I dreamed of being chosen to crown Mary in May. I prayed, “Lovely Lady, dressed in blue, teach me how to pray…” Mary was someone our mothers and grandmothers preached we should emulate.
Somewhere in my teens, I dumped Mary. I didn’t want to be like Mary, expected to pray all day and all that blue and white—not me!
My 26th birthday, I was beyond sick. BUT! I had seven-month-old twins to feed and bathe.
Sitting in my doctor’s office, I heard him say, “Pat, you’re pregnant.” WHAT? That couldn’t be! I had twins, still carpet crawlers! A new baby at Christmas?
Fourth of July, Halloween, Thanksgiving and we slid into Advent.
Advent. How did Mary experience pregnancy?
This wasn’t some saccharine intercession by a blond in blue gauze. This was a gutsy young woman singing of anawim…
I was startled. Pressure grabbed my belly. It was time. St. Luke’s was close. I had to focus, to breathe.
That night as I held my baby, I remembered how Advent brought me to Mary, closer to the mystery of God’s love being clothed with the body of an infant. It was realization of how God waits with each of us until we can say “Yes.” Christ is born into the messiness of our lives when we are open to the profound reality that God is always there giving us this chance.

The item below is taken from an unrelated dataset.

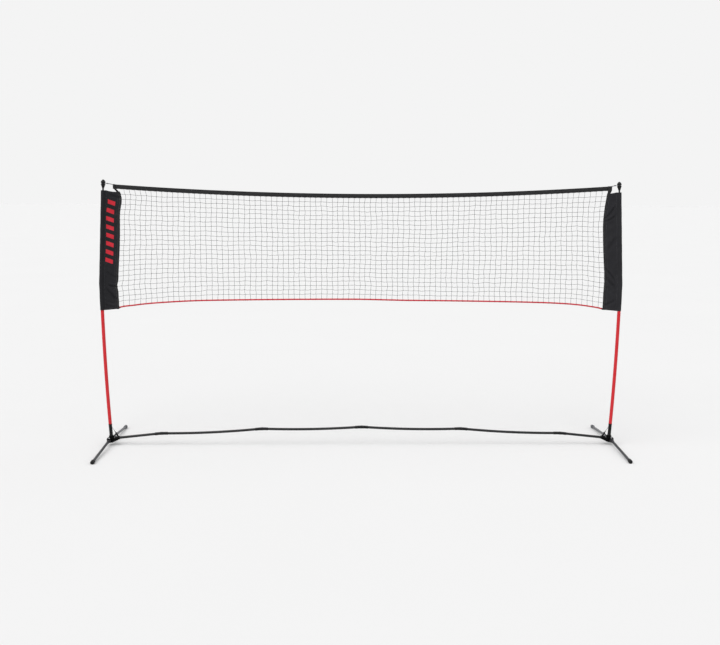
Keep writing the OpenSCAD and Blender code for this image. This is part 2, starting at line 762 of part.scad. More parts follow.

Twenty-five years later, standing in a kibbutz, Shira was in labor. Days leading up to this night were filled with laughter, sharing freshly picked dates, wading in the Sea of Galilee.
The midwife was there. Shira was ready. I held her hand. So young…this was Mary, Shira, me.
Shira’s last push.
A baby’s cry.
My heart remembered my baby’s heartbeat and mine melting into one drumming sound: tu-tum, pu-pum tu-tum, pu-pum tu-tum, pu-pum. Shira was smiling, her baby at her breast. I knew she could hear the drumming sound as Mary heard it before us.
“Be it done to me according to your word.” Mary accepting Christ born of her body gave us permission to claim, “This is my body, this is my blood.”